How to Find Your Soulmate

You’re probably wondering why I would write about searching for a soulmate on a blog about improving your success as a entrepreneur. Recently, I have noticed that there are parallels between how you approach your professional and personal life. Your willingness to take risks and open yourself up to new experiences, for example. Last year, I supported a friend when we attended a singles mixer to kick off the summer. There, I realized the key to success in finding a soulmate was similar to the key to success in achieving your business goal.

The event began in the same way as business networking events, only with more booze and loud music. The place was crowded when we got there. We were each handed a number, a paper with questions, and a matchbox that would lead each of us to our soulmate counterpart. As I caught up with my girlfriend, I saw glimpses of men, some strikingly good looking, others forgettable. So the adventure began, with the goal of finding my special match by the end of the night.

Step 1: Leave Your Comfort Zone

To find my soulmate, I had to be willing to try out new places and activities. If I hadn’t found him yet, there was the possibility that he wasn’t where I normally frequented. Time to change my routine. This night was unusual for me. Having a number stuck on my arm, like I was an item at the auction house was atypical also. I’m more accustomed to carrying a business card for identification.

When I walked into the room, I reminded myself to check off all the pointers on that mental list for making myself more noticeable. Look confident. Check. Meet guys with solid eye contact. Check. Smile. Appear as if searching a crowd of singles for the guy who had the corresponding matchbox was a totally normal activity. Check and check.

Step 2: Engage in Conversation

We were given a piece of paper with statements in a grid pattern, like a game of Bingo. The purpose was to approach guys and ask them questions from the paper. For example, I had to find someone who owned a truck. If the guy I spoke to owned a truck, then he would sign his name in that square. When I filled all the squares with names, I could enter my paper in a draw for a prize.

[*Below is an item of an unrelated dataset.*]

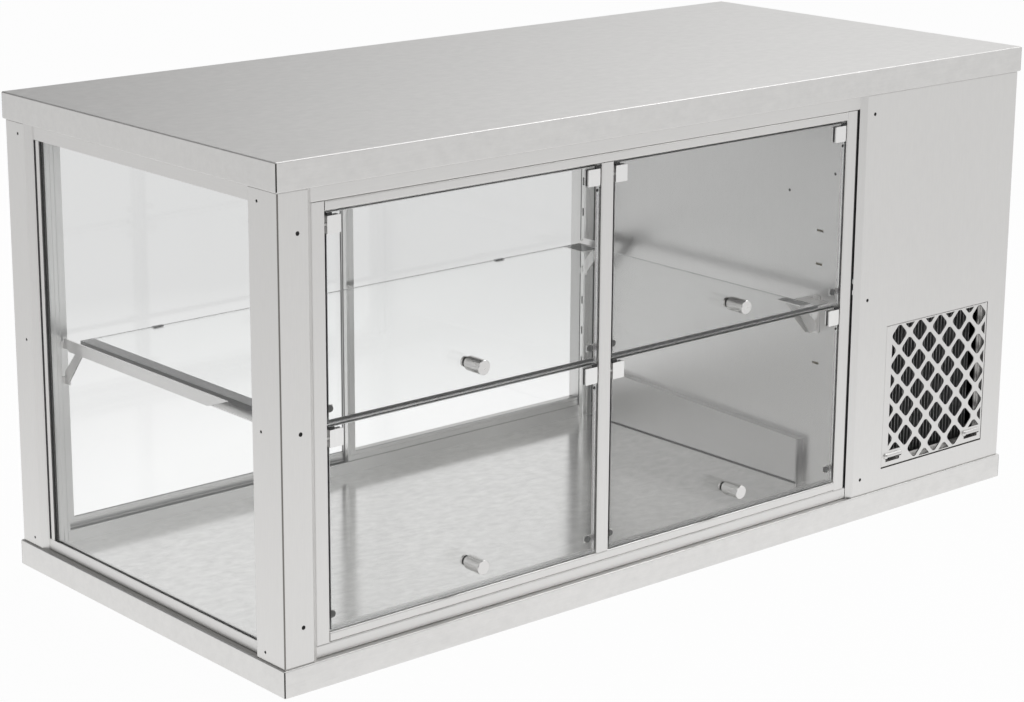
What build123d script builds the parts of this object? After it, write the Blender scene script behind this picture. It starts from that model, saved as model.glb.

The benefit of this set up is that shyer folk would have a purpose for approaching a complete stranger and speaking with them. The questions could begin a conversation, or, if the conversation fell flat, you had a reason to move on and ask another guy another question from the paper.

The disadvantage of this set up is that more outgoing folk had to ask questions about things that weren’t relevant to their interests. In the spirit of completing the questionnaire, I had to find a guy who liked the colour pink, and another guy who used to wear braces.

I can hold my own in a conversation with a stranger, and I would have preferred the chance to just mingle and ask questions about what I really wanted to know, such as what brought him to this event. Or whether he was there as a wingman for a friend (like I was… as winglady). And I would ask if there was one thing he could change about the world, what would it be. The writer in me wanted to feast on these insightful bits of information.

The most important tip for getting to know someone, though, is picking the right venue. The music was blasting into our ears, dampening the atmosphere for mingling. I spent the next few hours yelling at people, or screaming into their ears.

I would rather have gone on a coffee date in a quieter place. If the chemistry is right, no conversation is ever dull.

Step 3: Look for Common Goals and Interests

At the singles mixer, we were each given a matchbox. When I slid the box open, the word handwritten inside was WEALTH. A guy in the crowd supposedly had the matching word. Someone, maybe, who shared my dream of having a successful business that would allow for early retirement.

I wondered what he looked like. I dreaded that he would turn out to be the much older man by the table who might converse about politics until I drowned in his words. Or that he would turn out to be the younger man who was ambitiously drinking several bottles of beer at once. A few guys looked at my Wealth box, and said, I wish I had that, and showed me their box with their non-matching word. But all night long, my box’s mate never appeared.

At least I could still dream, and consider it a metaphor for my life – I was still searching for this soulmate who would say the magic words: We share the same dream.

Step 4: Don’t Give Up, Don’t Give In

My girlfriend was disappointed in the mixer and returned to her previous belief that she’d met so many guys – none were The One. If he hadn’t appeared in her life by now, he wasn’t going to. There was someone in her life at the moment – they fought a lot – but she thought  he was okay and she was pushing him to discuss having a common-law relationship. I really hope that she won’t settle.

My soulmate wasn’t at the singles mixer. I laughed, thinking that maybe the matching box had never been made, or the owner of that box had left early. One of these days, we would cross paths if we continued to do the things that interested us. Just not that day. After I returned home, I placed the matchbox on my kitchen counter. It’s a beacon for The One.

Life, whether personal or professional, is about the small steps you take. Every lesson learned will eventually get you closer to where you are going.